Ukraine: UN political chief says events over past four days ‘should alarm us all’

Under-Secretary-General for Political Affairs, Jeffrey Feltman (second left), briefs the Security Council on the worsening situation in Ukraine. UN Photo/Mark Garten

29 April 2014 – Describing “alarming” developments in Ukraine – from the capture of European observers and the violent takeover of Government buildings by separatist groups, to the shooting of the mayor of a major eastern city – a senior United Nations official this evening appealed to all sides to “work expeditiously” at putting the crisis-torn country on the path to stability.

“Time is of the essence,” Jeffrey Feltman, Under-Secretary-General for Political Affairs, told the Security Council, as he painted a worrying picture of the past four days, during which the emerging spirit of compromise that led to the accord struck in Geneva at a meeting between Ukraine, Russia, the United States and the European Union, “appears to have evaporated.”

“The implementation of the Geneva Statement has stalled as parties have sought to give different interpretations of what had been agreed upon,” he said of the 17 April deal on a series of steps to de-escalate tensions in eastern Ukraine that reportedly include demobilizing militias and vacating seized Government buildings.

“Unhelpful rhetoric on the part of many has further escalated the already high tensions,” he added.

The Geneva Statement capped months of political unrest in Ukraine that led to the removal by Parliament of President Viktor Yanukovych in February. This was followed by increased tensions in the country’s autonomous region of Crimea, where Russian military were subsequently deployed and a secession referendum was held in mid-March, in which the majority of the region's people voted to join Russia.

By mid-April, tensions flared in eastern Ukraine as Lugansk, Kharkiv, Donetsk and at least 5 other cities in the region were targeted by uprisings and the violent takeover of Government buildings. And in the city of Slovyansk, where the police station was seized, self-declared separatist groups reportedly demanded a referendum similar to the poll held in Crimea.
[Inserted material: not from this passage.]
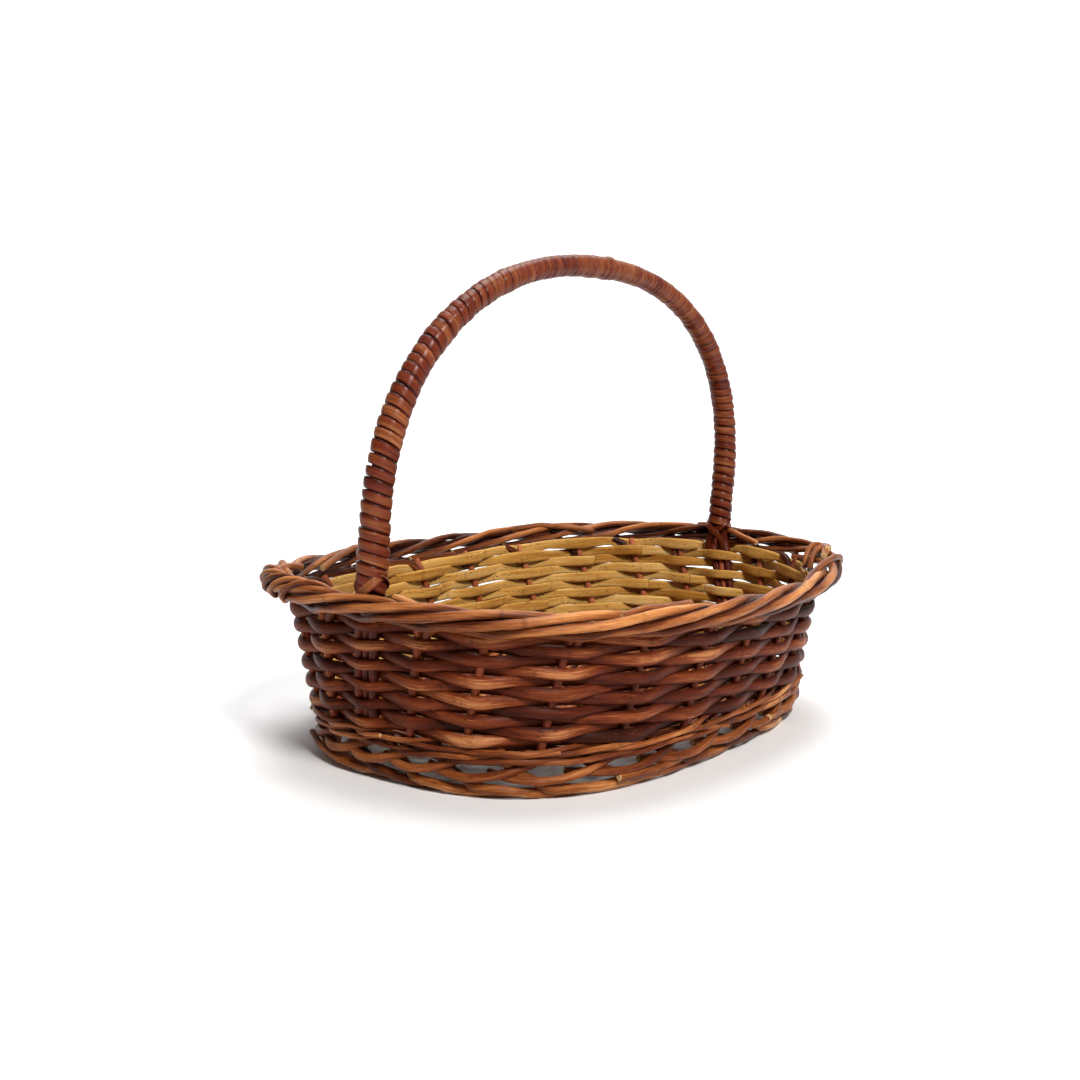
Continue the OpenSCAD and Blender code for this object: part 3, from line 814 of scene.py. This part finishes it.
def wale(name, node, z0, d, amp, phase, turns=(2, 1), n_rods=3, dz=1.9, rough=0.55):
    """Thin rods that pass in front of two stakes and behind one, each a stake
    on from the last, so they lie like a flat rope.  They come in lengths,
    with their thin tips left on the outside."""
    b = Bundle(name, node, "foot", [M_WEAVE, M_WEAVE, M_PITH])
    per = sum(turns)
    for j in range(n_rods):
        r = np.random.default_rng(int(z0 * 10) + 5 * j)
        cuts = [phase + j - 0.2 + 6.0 * m for m in range(5)]
        cuts[-1] = cuts[0] + 24
        for m in range(4):
            a0, a1 = cuts[m], cuts[m + 1] - 0.05 + 0.1 * r.random()
            x = np.linspace(a0, a1, int((a1 - a0) * 24))
            ph = ((x - phase - j) % per) / per            # 0 = in the middle of the inside
            c = -np.cos(2 * np.pi * ph)
            o = amp * np.clip(c * 1.25 + 0.25, -1, 1)
            o = np.convolve(np.pad(o, 5, mode="edge"), np.ones(11) / 11, "valid")
            # each rod climbs over its followers while it is outside
            z = z0 + dz * np.interp(ph, [0, 0.22, 0.5, 0.82, 1.0], [0.0, -1.0, 0.0, 1.0, 0.0]) \
                + rough * wob(x, 10 * j + int(z0) + 100 * m, 2.6)
            u = at(x + 0.07, z)
            p = soft(wall(u, z, o), 1.4, 2.2)
            s = length(p)
            t = s / s[-1]
            rad = d / 2 * (1 + 0.06 * wob(s, 70 + j, 80) + 0.16 * (r.random() - 0.5)) * mix(1.06, 0.72, t ** 1.5)
            xx = np.interp(t, np.linspace(0, 1, len(x)), x)
            cc = np.interp(t, np.linspace(0, 1, len(x)), c)
            # painted light and shade: lighter where the rod is outside, darker where it runs inside
            b.rod(p, out(at(xx, z0), np.full(len(p), z0)), rad, rad, ROUND, 12, seed=int(z0 * 10) + j + 17 * m,
                  tone=0.5 + 0.2 * wob(s, 80 + j, 160) + 0.5 * (r.random() - 0.5), painted_light_and_wear=0.5 + 0.4 * cc)
    if z0 > 20:
        for m in range(9):
            r = np.random.default_rng(4700 + m)
            k = (1 + 2.7 * m) % 24
            z = 20.5 + 3.0 * r.random()
            sgn = -1 if m % 3 else 1
            pts = [wall(at(k + x, z), z + dz_, o) for x, dz_, o in ((0, 0, 1.0), (0.2, -0.6 * sgn, 3.4), (0.45, -1.8 * sgn, 4.9),
                                                                  (0.62 + 0.15 * r.random(), -2.9 * sgn, 5.9))]
            p = soft(pts, 1.0, 1.8)
            w = np.linspace(1.25, 0.9, len(p))
            b.rod(p, out(np.float64(at(k, z)), np.float64(z)), w, w, ROUND, 10, seed=4720 + m, tone=0.6, painted_light_and_wear=0.7)
    return b.make()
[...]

Mr. Feltman reported today that the situation in parts of eastern and southern Ukraine continues to deteriorate. On 25 April, a group of military observers under the auspices of the Organization for Security and Cooperation in Europe (OSCE) and accompanying Ukrainian staff were captured and detained. Although one monitor has been released, the rest remain in detention.

Reiterating UN Secretary-General Ban Ki-moon’s strong condemnation of the incident, Mr. Feltman urged those responsible to release the detainees immediately, unconditionally and unharmed. He also urged those with influence on the situation to assist urgently in resolving it; “lives are potentially at stake.”

Meanwhile, he said, gangs of militia and armed civilians “are increasing in number and springing up in more and more cities across the region,” seizing buildings, setting up roadblocks and cutting whole towns and communities off from the rest of Ukraine. There are increasing reports of torture, kidnappings and violent clashes, he added.

“Earlier today, self-declared separatist groups reportedly began an operation to take control of Lugansk. Just a few hours ago, they stormed the police headquarters in the city, opening fire with automatic weapons and throwing stun grenades at police officers still inside,” said Mr. Feltman, adding that the State Security building seized earlier his month remained under control of those groups.

He went on to tell the Council that yesterday, Hennadiy Kernes, the Mayor of Kharkiv, was shot in the back by unknown assailants and remains in critical condition. “On the same day, self-declared separatists seized a local government building in Kostyantynivka, also in the Donetsk Oblast."

While in Donetsk itself, a pro-Unity rally turned violent when separatist elements reportedly attacked the group with clubs and chains,” he said, adding that two days ago, clashes between some 400 opponents and between 400 and 500 supporters of a unitary Ukraine broke out and resulted in a number of injuries.

“What I just described are developments which have occurred only in the last four days. These developments should alarm us all,” Mr. Feltman declared.

As for the efforts of the international community, he said that the UN Human Rights Monitoring Mission provides fact-based and publicly available information on the state of human rights in Ukraine. In addition, the Secretary-General has continued his high-level engagement with world leaders.

“He is your partner in using his good offices to help bring about a return to diplomacy and a peaceful resolution. In this spirit, he has asked me to return to Ukraine next week,” Mr. Feltman announced.

Reiterating the call made yesterday by Mr. Ban, he said: “We must find a way back to the spirit of compromise exhibited on 17 April in Geneva. A diplomatic and political solution to this crisis is both imperative and long overdue.”

“Let us work concertedly and expeditiously towards peace and stability,” Mr. Feltman said.